Outdoor activities could include using the monkey bars in the park and climbing activities. Digging in sand or soil also helps develop strength. Large outdoor construction activities, for example moving tyres and small planks of wood also help in strengthening arm muscles.
Crawling, crab walking and wheelbarrow walking
Crawling is also great for strengthening the shoulder and arm muscles. Encourage the children to crawl along the floor like a leopard. Their arms and shoulders need to do the work and there needs to be little leg movement. You may need to demonstrate the crawling technique, keeping your arms close and in front of you rather than spread out wide. Adding a tunnel can make a crawl activity more fun. Crab walking is another option, however this is more demanding physically. Start by moving backwards in the crab position and then try moving sideways just like a crab would. Wheelbarrow walking is also another strengthening activity but needs more careful management to avoid accidents.
Obstacle courses that involve children crawling and climbing can be a lot of fun in a group provision.

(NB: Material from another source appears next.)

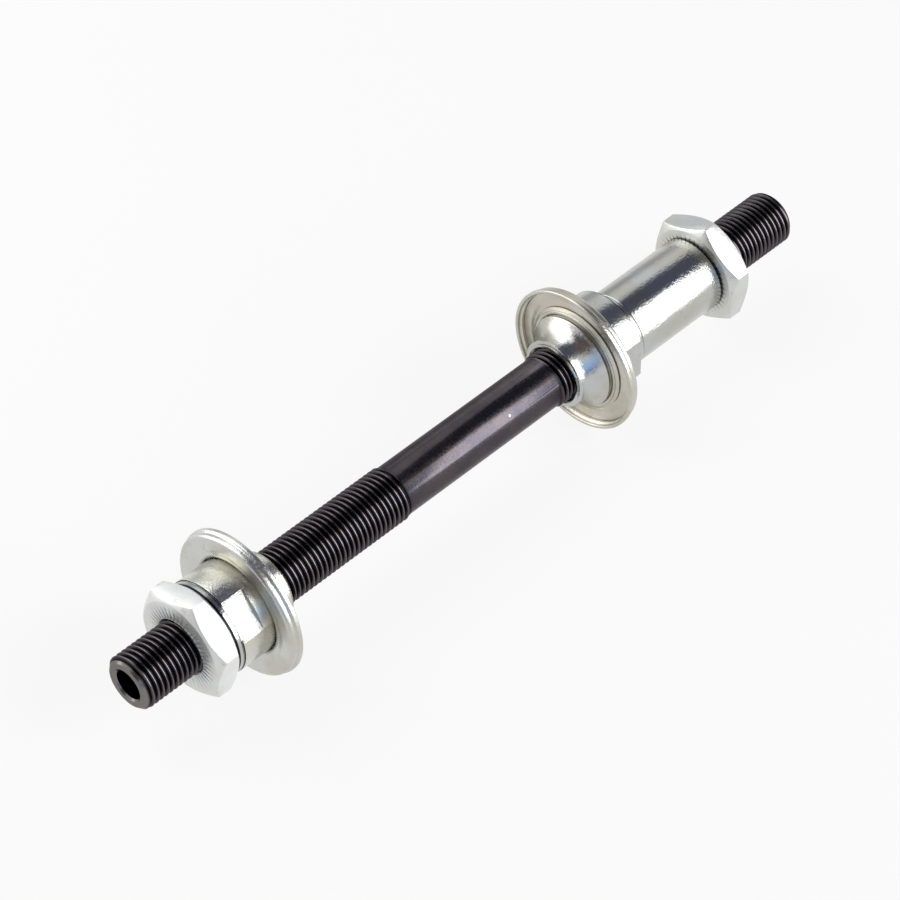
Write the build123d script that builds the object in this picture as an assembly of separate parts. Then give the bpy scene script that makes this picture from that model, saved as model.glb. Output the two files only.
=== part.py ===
from build123d import *
import os
from math import atan2, cos, degrees, radians, tan

# Hollow rear hub axle of a bicycle, with its cones, dust caps, washer, spacer and locknuts.
# Millimetres. The axle lies along Y with its middle at the origin, and Z is up.
# Left is the plain side of the hub, at +Y. Right is the drive side, at -Y.

# Axle, threaded from both ends
axle_length = 146.0
thread_diameter = 9.5
skewer_hole_diameter = 5.3
plain_diameter = 8.9
left_thread_length = 56.0
right_thread_length = 56.0
thread_runout = 0.5
axle_end_chamfer = 0.8
skewer_hole_chamfer = 0.3

# Radial clearances
thread_clearance = 0.05
slip_clearance = 0.15
cap_clearance = 0.03

# Locknuts, alike on both sides and serrated on both faces
left_protrusion = 10.8
right_protrusion = 15.4
nut_flats = 17.0
nut_thickness = 4.5
nut_face_diameter = 16.2
nut_bevel_angle = 32.0
left_nut_turn = 17.0
right_nut_turn = 23.0
serration_count = 44
serration_width = 0.5
serration_depth = 0.32
serration_start_circle = 10.8
serration_end_circle = 14.6

# Washer between the left locknut and its cone
washer_diameter = 16.4
washer_thickness = 1.2

# Spacer tube between the right locknut and its cone
spacer_diameter = 13.2
spacer_length = 18.9

# Cones, with a concave race at the hub end and two wrench flats at the other
cone_diameter = 16.6
left_cone_length = 12.6
right_cone_length = 14.8
left_cone_taper_length = 0.2
left_cone_taper_drop = 0.2
right_cone_taper_length = 2.7
right_cone_taper_drop = 1.5
nose_diameter = 12.2
nose_chamfer = 0.35
race_length = 4.6
race_radius = 5.2
race_bands = 4
wrench_flats = 15.0
wrench_length = 4.1
left_cone_turn = 42.0
right_cone_turn = 50.0

# Dust caps, pressed from sheet, with a collar on the cone and a rolled rim
cap_to_nose = 6.9
cap_diameter = 25.9
cap_sheet = 0.6
cap_collar_length = 1.7
cap_corner = 0.55
cap_band_length = 1.05
cap_rim_step = 0.3
cap_rim_length = 2.1

# Worked out from the values above
thread_radius = thread_diameter / 2
nut_hole_radius = thread_radius + thread_clearance
slip_radius = thread_radius + slip_clearance
cone_radius = cone_diameter / 2
left_nut_face = axle_length / 2 - left_protrusion
left_washer_face = left_nut_face - nut_thickness
left_cone_back = left_washer_face - washer_thickness
left_cone_nose = left_cone_back - left_cone_length
right_nut_face = axle_length / 2 - right_protrusion
right_spacer_face = right_nut_face - nut_thickness
right_cone_back = right_spacer_face - spacer_length
right_cone_nose = right_cone_back - right_cone_length


# Every outline below is drawn as (radius, place along Y) and turned about the axle's line.
# Pieces are drawn for the left side, and those of the right side are mirrored.

def turned(outline):
    return revolve(make_face(outline), Axis.Y)


def mirrored(piece):
    return mirror(piece, Plane.XZ)


def axle():
    half = axle_length / 2
    left = half - left_thread_length
    right = right_thread_length - half
    hole = skewer_hole_diameter / 2
    plain = plain_diameter / 2
    tip = thread_radius - axle_end_chamfer
    outline = Polyline(
        (hole, half - skewer_hole_chamfer),
        (hole + skewer_hole_chamfer, half),
        (tip, half),
        (thread_radius, half - axle_end_chamfer),
        (thread_radius, left),
        (plain, left - thread_runout),
        (plain, right + thread_runout),
        (thread_radius, right),
        (thread_radius, axle_end_chamfer - half),
        (tip, -half),
        (hole + skewer_hole_chamfer, -half),
        (hole, skewer_hole_chamfer - half),
        close=True,
    )
    return turned(outline)


def serration(face, outward):
    # a radial V groove, deepest near the nut's hole and running out further out
    start = serration_start_circle / 2
    length = serration_end_circle / 2 - start
    rise = outward * degrees(atan2(serration_depth, length))
    section = Polyline(
        (outward * serration_depth, -serration_width),
        (outward * serration_depth, serration_width),
        (-outward * serration_depth, 0),
        close=True,
    )
    groove = extrude(Plane.YZ * make_face(section), length)
    return Pos(start, face, 0) * Rot(0, 0, rise) * groove


def locknut(face, turn):
    back = face - nut_thickness
    corner = nut_flats / 2 / cos(radians(30))
    face_radius = nut_face_diameter / 2
    reach = corner + 1
    drop = (reach - face_radius) * tan(radians(nut_bevel_angle))
    outline = Polyline(
        (nut_hole_radius, face),
        (face_radius, face),
        (reach, face - drop),
        (reach, back + drop),
        (face_radius, back),
        (nut_hole_radius, back),
        close=True,
    )
    hexagon = RegularPolygon(nut_flats / 2, 6, major_radius=False)
    prism = extrude(Plane.XZ.offset(-face) * hexagon, nut_thickness)
    nut = prism & turned(outline)
    grooves = []
    for index in range(serration_count):
        step = Rot(0, 360 * index / serration_count, 0)
        grooves.append(step * serration(face, 1))
        grooves.append(step * serration(back, -1))
    return Rot(0, turn, 0) * (nut - grooves)


def ring(face, length, diameter):
    # a plain turned ring that slips over the thread
    back = face - length
    outline = Polyline(
        (slip_radius, face),
        (diameter / 2, face),
        (diameter / 2, back),
        (slip_radius, back),
        close=True,
    )
    return turned(outline)


def cone(back, length, taper_length, taper_drop, turn):
    nose = back - length
    nose_radius = nose_diameter / 2
    # the ball race is turned as short straight bands along its arc
    race_start = (nose_radius, nose + nose_chamfer)
    race_end = (cone_radius, nose + race_length)
    race = RadiusArc(race_start, race_end, race_radius)
    outline = Polyline(
        *[race @ (band / race_bands) for band in range(race_bands + 1)],
        (cone_radius, back - taper_length),
        (cone_radius - taper_drop, back),
        (nut_hole_radius, back),
        (nut_hole_radius, nose),
        (nose_radius - nose_chamfer, nose),
        close=True,
    )
    blank = turned(outline)
    beside = (Align.MIN, Align.CENTER, Align.CENTER)
    flats = []
    for side in (0, 180):
        block = Box(cone_radius, 2 * wrench_length, cone_diameter, align=beside)
        flats.append(Rot(0, side, 0) * Pos(wrench_flats / 2, back, 0) * block)
    return Rot(0, turn, 0) * (blank - flats)


def dust_cap(nose):
    face = nose + cap_to_nose
    hole = cone_radius + cap_clearance
    rim = cap_diameter / 2
    band = rim - cap_rim_step
    band_end = face - cap_band_length
    rim_end = face - cap_rim_length
    collar_end = face - cap_collar_length
    under = face - cap_sheet
    outline = Polyline(
        (hole, collar_end),
        (hole, face),
        (band - cap_corner, face),
        (band, face - cap_corner),
        (band, band_end),
        (rim, band_end - cap_rim_step),
        (rim, rim_end),
        (band - cap_sheet, rim_end),
        (band - cap_sheet, under),
        (hole + cap_sheet, under),
        (hole + cap_sheet, collar_end),
        close=True,
    )
    return turned(outline)


left_cone = cone(
    left_cone_back,
    left_cone_length,
    left_cone_taper_length,
    left_cone_taper_drop,
    left_cone_turn,
)
right_cone = cone(
    right_cone_back,
    right_cone_length,
    right_cone_taper_length,
    right_cone_taper_drop,
    right_cone_turn,
)

pieces = {
    "axle": axle(),
    "left_locknut": locknut(left_nut_face, left_nut_turn),
    "left_washer": ring(left_washer_face, washer_thickness, washer_diameter),
    "left_cone": left_cone,
    "left_dust_cap": dust_cap(left_cone_nose),
    "right_cone": mirrored(right_cone),
    "right_dust_cap": mirrored(dust_cap(right_cone_nose)),
    "right_spacer": mirrored(ring(right_spacer_face, spacer_length, spacer_diameter)),
    "right_locknut": mirrored(locknut(right_nut_face, right_nut_turn)),
}

os.makedirs("parts", exist_ok=True)
for name, piece in pieces.items():
    export_step(piece, f"parts/{name}.step")
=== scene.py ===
import bpy
import math
from mathutils import Matrix, Vector


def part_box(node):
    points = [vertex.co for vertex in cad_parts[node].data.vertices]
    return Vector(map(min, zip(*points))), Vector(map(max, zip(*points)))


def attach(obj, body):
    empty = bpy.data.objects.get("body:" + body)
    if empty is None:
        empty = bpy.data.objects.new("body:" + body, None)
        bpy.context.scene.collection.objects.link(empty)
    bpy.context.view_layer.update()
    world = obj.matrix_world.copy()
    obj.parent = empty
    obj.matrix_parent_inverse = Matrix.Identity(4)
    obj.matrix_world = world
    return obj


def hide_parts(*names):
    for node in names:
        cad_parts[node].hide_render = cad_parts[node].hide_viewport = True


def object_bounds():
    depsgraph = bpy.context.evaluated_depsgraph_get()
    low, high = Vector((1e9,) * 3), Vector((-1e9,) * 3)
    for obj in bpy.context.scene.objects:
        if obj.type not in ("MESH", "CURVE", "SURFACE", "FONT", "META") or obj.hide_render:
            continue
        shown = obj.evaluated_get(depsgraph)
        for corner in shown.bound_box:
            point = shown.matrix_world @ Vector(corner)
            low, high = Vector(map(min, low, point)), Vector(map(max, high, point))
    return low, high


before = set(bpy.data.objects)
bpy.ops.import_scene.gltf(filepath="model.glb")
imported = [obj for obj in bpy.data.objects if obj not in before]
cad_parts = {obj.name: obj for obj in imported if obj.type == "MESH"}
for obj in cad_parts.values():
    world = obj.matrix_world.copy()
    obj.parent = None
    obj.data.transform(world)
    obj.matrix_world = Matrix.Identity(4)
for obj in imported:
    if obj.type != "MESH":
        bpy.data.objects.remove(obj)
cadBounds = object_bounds()
print("frame loaded")

mm = 0.001  # sizes below are in millimetres, Blender works in metres
quarterTurn = math.radians(90)


# small tools shared by the pieces

def deselectAll():
    bpy.ops.object.select_all(action="DESELECT")


def makeActive(piece):
    deselectAll()
    piece.select_set(True)
    bpy.context.view_layer.objects.active = piece


def nodeEnds(node):
    low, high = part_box(node)
    return low[1] / mm, high[1] / mm  # a node's span along the axle


def nodeRadius(node):
    low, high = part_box(node)
    return (high[0] - low[0]) / 2 / mm


def swung(arm, angle):
    cosine, sine = math.cos(angle), math.sin(angle)
    return Vector((arm.x * cosine - arm.y * sine, arm.x * sine + arm.y * cosine))


def roundedOutline(corners, arcSteps=4):
    # corners are (radius, place, rounding), and each rounded one becomes a short arc
    outline = []
    count = len(corners)
    for index, (radius, place, rounding) in enumerate(corners):
        here = Vector((radius, place))
        if rounding == 0:
            outline.append(here)
            continue
        before = Vector(corners[index - 1][:2]) - here
        after = Vector(corners[(index + 1) % count][:2]) - here
        before.normalize()
        after.normalize()
        half = before.angle(after) / 2
        reach = rounding / math.tan(half)
        centre = here + (before + after).normalized() * rounding / math.sin(half)
        start = here + before * reach - centre
        sweep = math.pi - 2 * half
        turn = start.x * after.y - start.y * after.x
        sign = 1 if turn > 0 else -1
        for step in range(arcSteps + 1):
            outline.append(centre + swung(start, sign * sweep * step / arcSteps))
    return [(point[0], point[1]) for point in outline]


def arcBetween(start, end, radius, side, steps):
    # points of an arc from start to end, without the ends, bulging to the side given as 1 or -1
    a, b = Vector(start), Vector(end)
    chord = b - a
    middle = (a + b) / 2
    normal = Vector((-chord.y, chord.x)).normalized() * side
    centre = middle - normal * math.sqrt(radius ** 2 - (chord.length / 2) ** 2)
    first, last = a - centre, b - centre
    sweep = math.atan2(first.x * last.y - first.y * last.x, first.dot(last))
    points = []
    for step in range(1, steps):
        points.append(tuple(centre + swung(first, sweep * step / steps)))
    return points


def turnedPiece(name, outline, steps=160, solid=False):
    # a circle drawn out ring by ring along Y, as on a lathe
    deselectAll()
    radius, place = outline[0]
    bpy.ops.mesh.primitive_circle_add(
        vertices=steps, radius=radius * mm, location=(0, place * mm, 0),
        rotation=(quarterTurn, 0, 0), fill_type="NGON" if solid else "NOTHING")
    piece = bpy.context.object
    piece.name = name
    bpy.ops.object.transform_apply()
    bpy.ops.object.mode_set(mode="EDIT")
    bpy.ops.mesh.select_all(action="SELECT")
    for nextRadius, nextPlace in outline[1:]:
        move = (0, (nextPlace - place) * mm, 0)
        bpy.ops.mesh.extrude_region_move(TRANSFORM_OT_translate={"value": move})
        share = nextRadius / radius
        bpy.ops.transform.resize(value=(share, 1, share), center_override=(0, nextPlace * mm, 0))
        radius, place = nextRadius, nextPlace
    if not solid:
        bpy.ops.mesh.select_all(action="DESELECT")
        bpy.ops.mesh.select_non_manifold()
        bpy.ops.mesh.bridge_edge_loops()
    bpy.ops.mesh.select_all(action="SELECT")
    bpy.ops.mesh.normals_make_consistent(inside=False)
    bpy.ops.object.mode_set(mode="OBJECT")
    return piece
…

They can be indoors or outdoors. Include tunnels, tents, cushions and mats for the children to navigate.
Parents can also support the development of their child’s proximal muscles at home. Key persons should be discussing with parents how strengthening arm and shoulder muscles will support their writing development and providing them with simple activities that they can do at home. For example, playing “Row, Row, Row Your Boat” sitting on the floor opposite each other pulling and pushing on each others arms as though rowing. A large blanket or throw can also be used to help develop the muscles. Put something fairly heavy on the blanket and then challenge them to drag it across the room.
Concerns over child development
It is important to remember that all children develop differently, however if a practitioner has concerns that a child is struggling with any of these activities then they should make an appropriate referral in order for a professional assessment to take place. Early intervention and specialist support can reduce the negative impact on future development.